To do. Write the material out again in full, exactly.
==*==
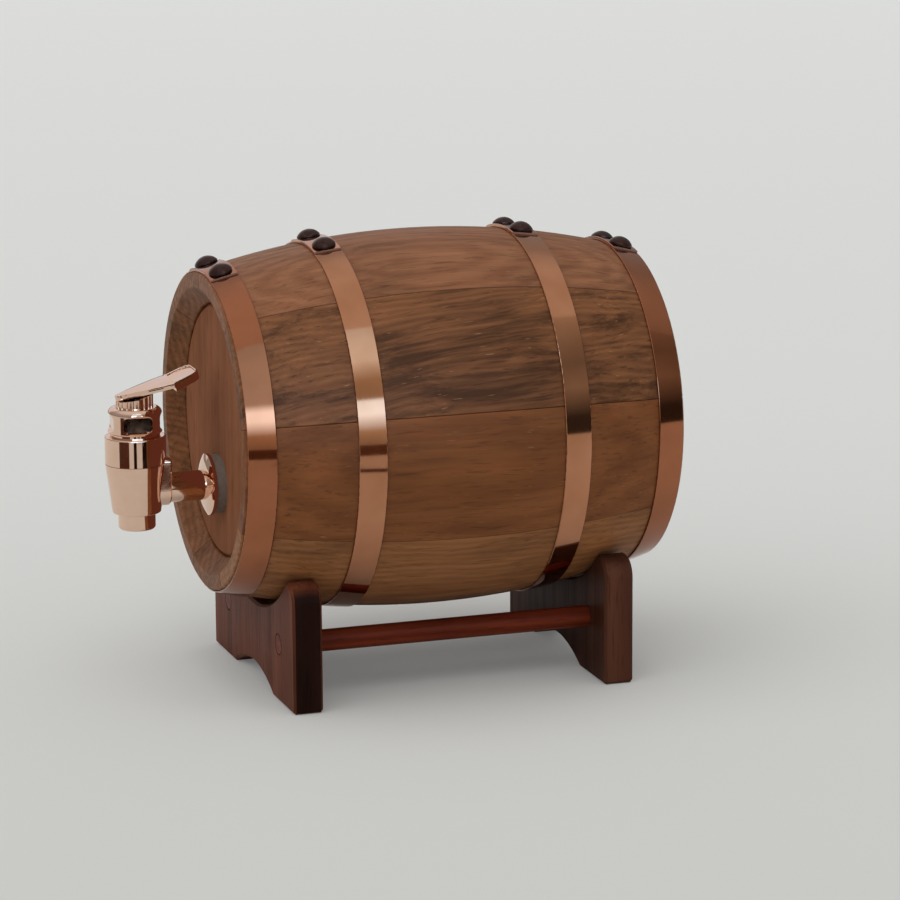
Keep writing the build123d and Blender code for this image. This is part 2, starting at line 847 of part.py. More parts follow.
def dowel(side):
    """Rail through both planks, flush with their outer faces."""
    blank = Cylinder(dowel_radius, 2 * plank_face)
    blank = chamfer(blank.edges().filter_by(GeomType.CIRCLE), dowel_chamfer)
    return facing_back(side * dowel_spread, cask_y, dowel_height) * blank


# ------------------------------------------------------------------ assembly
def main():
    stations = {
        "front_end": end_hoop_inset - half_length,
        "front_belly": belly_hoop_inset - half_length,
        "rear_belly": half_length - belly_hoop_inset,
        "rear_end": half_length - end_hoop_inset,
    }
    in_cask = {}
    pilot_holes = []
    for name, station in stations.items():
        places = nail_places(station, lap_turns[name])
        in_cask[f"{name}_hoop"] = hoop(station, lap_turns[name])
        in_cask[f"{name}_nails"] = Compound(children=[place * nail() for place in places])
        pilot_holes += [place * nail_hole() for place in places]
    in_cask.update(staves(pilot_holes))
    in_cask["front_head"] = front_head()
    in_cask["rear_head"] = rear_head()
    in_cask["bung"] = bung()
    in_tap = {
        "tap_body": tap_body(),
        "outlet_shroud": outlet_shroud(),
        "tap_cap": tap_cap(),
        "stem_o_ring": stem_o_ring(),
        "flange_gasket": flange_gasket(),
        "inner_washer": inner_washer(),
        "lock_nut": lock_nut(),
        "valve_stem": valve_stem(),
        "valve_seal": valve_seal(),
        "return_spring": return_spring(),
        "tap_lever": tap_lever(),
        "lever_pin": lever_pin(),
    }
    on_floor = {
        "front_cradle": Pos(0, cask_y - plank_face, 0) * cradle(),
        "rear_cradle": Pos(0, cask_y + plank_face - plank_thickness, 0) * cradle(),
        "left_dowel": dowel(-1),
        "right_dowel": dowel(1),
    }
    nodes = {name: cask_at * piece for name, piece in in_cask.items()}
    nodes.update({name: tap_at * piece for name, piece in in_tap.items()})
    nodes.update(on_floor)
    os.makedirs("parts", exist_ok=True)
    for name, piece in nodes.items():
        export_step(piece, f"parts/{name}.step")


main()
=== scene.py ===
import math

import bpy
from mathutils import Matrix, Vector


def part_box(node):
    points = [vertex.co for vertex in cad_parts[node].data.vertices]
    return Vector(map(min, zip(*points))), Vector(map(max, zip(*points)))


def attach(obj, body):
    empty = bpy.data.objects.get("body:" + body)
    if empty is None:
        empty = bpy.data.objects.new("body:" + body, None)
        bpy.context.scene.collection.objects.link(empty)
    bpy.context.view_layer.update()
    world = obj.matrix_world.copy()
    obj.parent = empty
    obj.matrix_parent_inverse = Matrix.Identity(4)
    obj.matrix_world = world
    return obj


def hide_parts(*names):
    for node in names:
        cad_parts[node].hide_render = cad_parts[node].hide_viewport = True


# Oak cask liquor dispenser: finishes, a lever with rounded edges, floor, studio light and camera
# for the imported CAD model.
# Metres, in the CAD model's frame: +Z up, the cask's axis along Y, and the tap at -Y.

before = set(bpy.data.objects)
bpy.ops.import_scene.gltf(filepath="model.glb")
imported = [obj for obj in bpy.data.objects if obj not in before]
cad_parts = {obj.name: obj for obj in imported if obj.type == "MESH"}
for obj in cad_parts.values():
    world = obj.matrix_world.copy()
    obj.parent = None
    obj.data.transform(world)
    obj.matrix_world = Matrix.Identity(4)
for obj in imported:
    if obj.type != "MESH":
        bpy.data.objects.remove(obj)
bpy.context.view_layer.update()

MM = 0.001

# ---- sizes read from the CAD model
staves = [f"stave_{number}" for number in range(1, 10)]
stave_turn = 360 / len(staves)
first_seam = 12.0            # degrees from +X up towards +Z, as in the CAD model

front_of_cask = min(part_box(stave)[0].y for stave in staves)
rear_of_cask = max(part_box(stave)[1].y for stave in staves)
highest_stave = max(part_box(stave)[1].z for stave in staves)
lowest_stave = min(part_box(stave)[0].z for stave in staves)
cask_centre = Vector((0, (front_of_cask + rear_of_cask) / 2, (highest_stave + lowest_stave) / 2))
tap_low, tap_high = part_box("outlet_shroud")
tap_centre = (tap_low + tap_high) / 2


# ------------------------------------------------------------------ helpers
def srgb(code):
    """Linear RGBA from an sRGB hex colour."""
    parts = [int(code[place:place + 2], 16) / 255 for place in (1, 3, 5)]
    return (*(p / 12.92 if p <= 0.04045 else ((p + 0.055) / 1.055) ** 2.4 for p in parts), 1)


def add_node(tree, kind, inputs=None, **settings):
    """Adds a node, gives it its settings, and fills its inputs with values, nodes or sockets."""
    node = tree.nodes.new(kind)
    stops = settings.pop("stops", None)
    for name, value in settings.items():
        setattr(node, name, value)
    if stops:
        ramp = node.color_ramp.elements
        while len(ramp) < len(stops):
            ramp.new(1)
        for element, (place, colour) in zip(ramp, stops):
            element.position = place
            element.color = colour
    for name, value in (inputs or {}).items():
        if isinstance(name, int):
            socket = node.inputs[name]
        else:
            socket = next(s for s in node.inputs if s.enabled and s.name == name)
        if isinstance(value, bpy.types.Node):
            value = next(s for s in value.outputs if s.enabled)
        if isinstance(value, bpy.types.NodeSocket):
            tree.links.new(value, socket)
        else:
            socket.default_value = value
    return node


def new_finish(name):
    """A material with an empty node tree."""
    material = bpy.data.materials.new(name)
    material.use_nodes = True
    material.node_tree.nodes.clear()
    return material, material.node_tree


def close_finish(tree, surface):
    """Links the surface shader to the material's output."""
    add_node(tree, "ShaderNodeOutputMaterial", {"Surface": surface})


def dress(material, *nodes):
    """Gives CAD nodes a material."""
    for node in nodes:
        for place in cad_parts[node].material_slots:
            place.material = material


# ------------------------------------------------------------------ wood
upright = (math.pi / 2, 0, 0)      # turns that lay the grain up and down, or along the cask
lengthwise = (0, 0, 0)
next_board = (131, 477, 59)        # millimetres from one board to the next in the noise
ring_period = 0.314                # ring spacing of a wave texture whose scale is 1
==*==
Solution to the exercise.
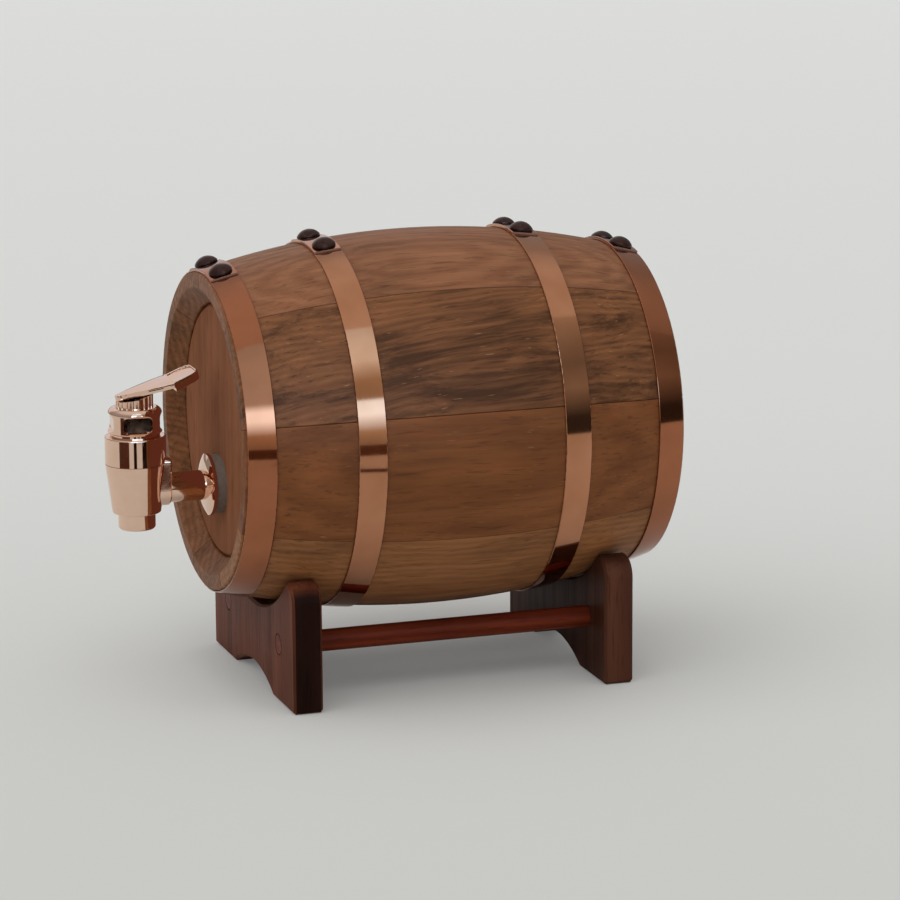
Keep writing the build123d and Blender code for this image. This is part 2, starting at line 847 of part.py. More parts follow.
def dowel(side):
    """Rail through both planks, flush with their outer faces."""
    blank = Cylinder(dowel_radius, 2 * plank_face)
    blank = chamfer(blank.edges().filter_by(GeomType.CIRCLE), dowel_chamfer)
    return facing_back(side * dowel_spread, cask_y, dowel_height) * blank


# ------------------------------------------------------------------ assembly
def main():
    stations = {
        "front_end": end_hoop_inset - half_length,
        "front_belly": belly_hoop_inset - half_length,
        "rear_belly": half_length - belly_hoop_inset,
        "rear_end": half_length - end_hoop_inset,
    }
    in_cask = {}
    pilot_holes = []
    for name, station in stations.items():
        places = nail_places(station, lap_turns[name])
        in_cask[f"{name}_hoop"] = hoop(station, lap_turns[name])
        in_cask[f"{name}_nails"] = Compound(children=[place * nail() for place in places])
        pilot_holes += [place * nail_hole() for place in places]
    in_cask.update(staves(pilot_holes))
    in_cask["front_head"] = front_head()
    in_cask["rear_head"] = rear_head()
    in_cask["bung"] = bung()
    in_tap = {
        "tap_body": tap_body(),
        "outlet_shroud": outlet_shroud(),
        "tap_cap": tap_cap(),
        "stem_o_ring": stem_o_ring(),
        "flange_gasket": flange_gasket(),
        "inner_washer": inner_washer(),
        "lock_nut": lock_nut(),
        "valve_stem": valve_stem(),
        "valve_seal": valve_seal(),
        "return_spring": return_spring(),
        "tap_lever": tap_lever(),
        "lever_pin": lever_pin(),
    }
    on_floor = {
        "front_cradle": Pos(0, cask_y - plank_face, 0) * cradle(),
        "rear_cradle": Pos(0, cask_y + plank_face - plank_thickness, 0) * cradle(),
        "left_dowel": dowel(-1),
        "right_dowel": dowel(1),
    }
    nodes = {name: cask_at * piece for name, piece in in_cask.items()}
    nodes.update({name: tap_at * piece for name, piece in in_tap.items()})
    nodes.update(on_floor)
    os.makedirs("parts", exist_ok=True)
    for name, piece in nodes.items():
        export_step(piece, f"parts/{name}.step")


main()
=== scene.py ===
import math

import bpy
from mathutils import Matrix, Vector


def part_box(node):
    points = [vertex.co for vertex in cad_parts[node].data.vertices]
    return Vector(map(min, zip(*points))), Vector(map(max, zip(*points)))


def attach(obj, body):
    empty = bpy.data.objects.get("body:" + body)
    if empty is None:
        empty = bpy.data.objects.new("body:" + body, None)
        bpy.context.scene.collection.objects.link(empty)
    bpy.context.view_layer.update()
    world = obj.matrix_world.copy()
    obj.parent = empty
    obj.matrix_parent_inverse = Matrix.Identity(4)
    obj.matrix_world = world
    return obj


def hide_parts(*names):
    for node in names:
        cad_parts[node].hide_render = cad_parts[node].hide_viewport = True


# Oak cask liquor dispenser: finishes, a lever with rounded edges, floor, studio light and camera
# for the imported CAD model.
# Metres, in the CAD model's frame: +Z up, the cask's axis along Y, and the tap at -Y.

before = set(bpy.data.objects)
bpy.ops.import_scene.gltf(filepath="model.glb")
imported = [obj for obj in bpy.data.objects if obj not in before]
cad_parts = {obj.name: obj for obj in imported if obj.type == "MESH"}
for obj in cad_parts.values():
    world = obj.matrix_world.copy()
    obj.parent = None
    obj.data.transform(world)
    obj.matrix_world = Matrix.Identity(4)
for obj in imported:
    if obj.type != "MESH":
        bpy.data.objects.remove(obj)
bpy.context.view_layer.update()

MM = 0.001

# ---- sizes read from the CAD model
staves = [f"stave_{number}" for number in range(1, 10)]
stave_turn = 360 / len(staves)
first_seam = 12.0            # degrees from +X up towards +Z, as in the CAD model

front_of_cask = min(part_box(stave)[0].y for stave in staves)
rear_of_cask = max(part_box(stave)[1].y for stave in staves)
highest_stave = max(part_box(stave)[1].z for stave in staves)
lowest_stave = min(part_box(stave)[0].z for stave in staves)
cask_centre = Vector((0, (front_of_cask + rear_of_cask) / 2, (highest_stave + lowest_stave) / 2))
tap_low, tap_high = part_box("outlet_shroud")
tap_centre = (tap_low + tap_high) / 2


# ------------------------------------------------------------------ helpers
def srgb(code):
    """Linear RGBA from an sRGB hex colour."""
    parts = [int(code[place:place + 2], 16) / 255 for place in (1, 3, 5)]
    return (*(p / 12.92 if p <= 0.04045 else ((p + 0.055) / 1.055) ** 2.4 for p in parts), 1)


def add_node(tree, kind, inputs=None, **settings):
    """Adds a node, gives it its settings, and fills its inputs with values, nodes or sockets."""
    node = tree.nodes.new(kind)
    stops = settings.pop("stops", None)
    for name, value in settings.items():
        setattr(node, name, value)
    if stops:
        ramp = node.color_ramp.elements
        while len(ramp) < len(stops):
            ramp.new(1)
        for element, (place, colour) in zip(ramp, stops):
            element.position = place
            element.color = colour
    for name, value in (inputs or {}).items():
        if isinstance(name, int):
            socket = node.inputs[name]
        else:
            socket = next(s for s in node.inputs if s.enabled and s.name == name)
        if isinstance(value, bpy.types.Node):
            value = next(s for s in value.outputs if s.enabled)
        if isinstance(value, bpy.types.NodeSocket):
            tree.links.new(value, socket)
        else:
            socket.default_value = value
    return node


def new_finish(name):
    """A material with an empty node tree."""
    material = bpy.data.materials.new(name)
    material.use_nodes = True
    material.node_tree.nodes.clear()
    return material, material.node_tree


def close_finish(tree, surface):
    """Links the surface shader to the material's output."""
    add_node(tree, "ShaderNodeOutputMaterial", {"Surface": surface})


def dress(material, *nodes):
    """Gives CAD nodes a material."""
    for node in nodes:
        for place in cad_parts[node].material_slots:
            place.material = material


# ------------------------------------------------------------------ wood
upright = (math.pi / 2, 0, 0)      # turns that lay the grain up and down, or along the cask
lengthwise = (0, 0, 0)
next_board = (131, 477, 59)        # millimetres from one board to the next in the noise
ring_period = 0.314                # ring spacing of a wave texture whose scale is 1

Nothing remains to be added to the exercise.